Postgres is great, but it can’t run itself in all cases. Things come up. Queries go awry. Hardware fails, and users leave transactions open for interminable lengths of time. What happens if one of these things occur while the DBA themselves has a hardware fault? While they’re down for maintenance, someone still has to keep an eye on things. For the last PG Phriday of the year completely unrelated to my upcoming surgery, let’s talk about what happens when your DBA becomes inoperative due to medical complications.
This is Fake Postgres DBA 101!
Recently a coworker asked me this question:
Should I expect variance between minutes and hours for the same query?
And I was forced to give him this answer:
Potentially, but not commonly. Query planning is an inexact science, and regardless of the query being the “same query,” the data is not the “same data.” This isn’t generally the case, but on occasion, changes in data can affect the query execution path. Usually this is a good thing, as the database accounts for new value distributions.
For example, if there are a million distinct values in one column, but 90% of them are the same, certain values should trigger an index scan instead of a sequential scan. Those values will change over time, and if the stats don’t account for that, queries will have non-dependable performance. Of course, this introduces potential correlation assumptions that aren’t correct in some cases, and that also causes unreliable query performance.
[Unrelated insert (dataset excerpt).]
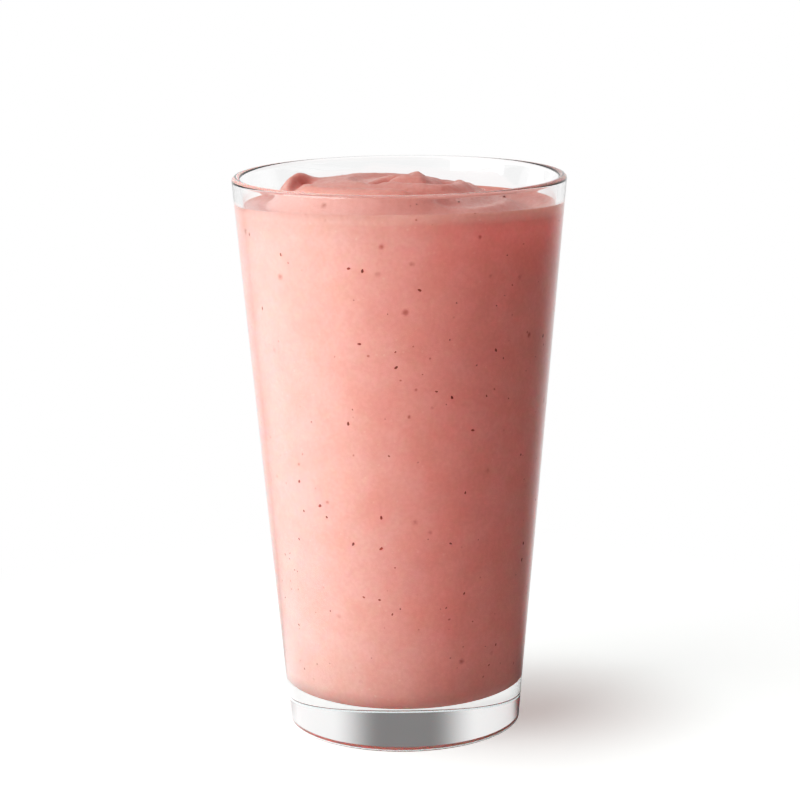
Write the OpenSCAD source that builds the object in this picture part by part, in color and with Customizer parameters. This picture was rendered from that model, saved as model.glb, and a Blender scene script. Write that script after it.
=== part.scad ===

I guess the question is: which would you rather have?
It’s about the time for year-end performance reviews. While I’m always afraid I’ll narrowly avoid being fired for gross incompetence, that’s not usually how it goes. But that meeting did remind me about a bit of restructuring I plan to impose for 2017 that should vastly improve database availability across our organization. Many of the techniques to accomplish that—while Postgres tools in our case—are not Postgres-specific concepts.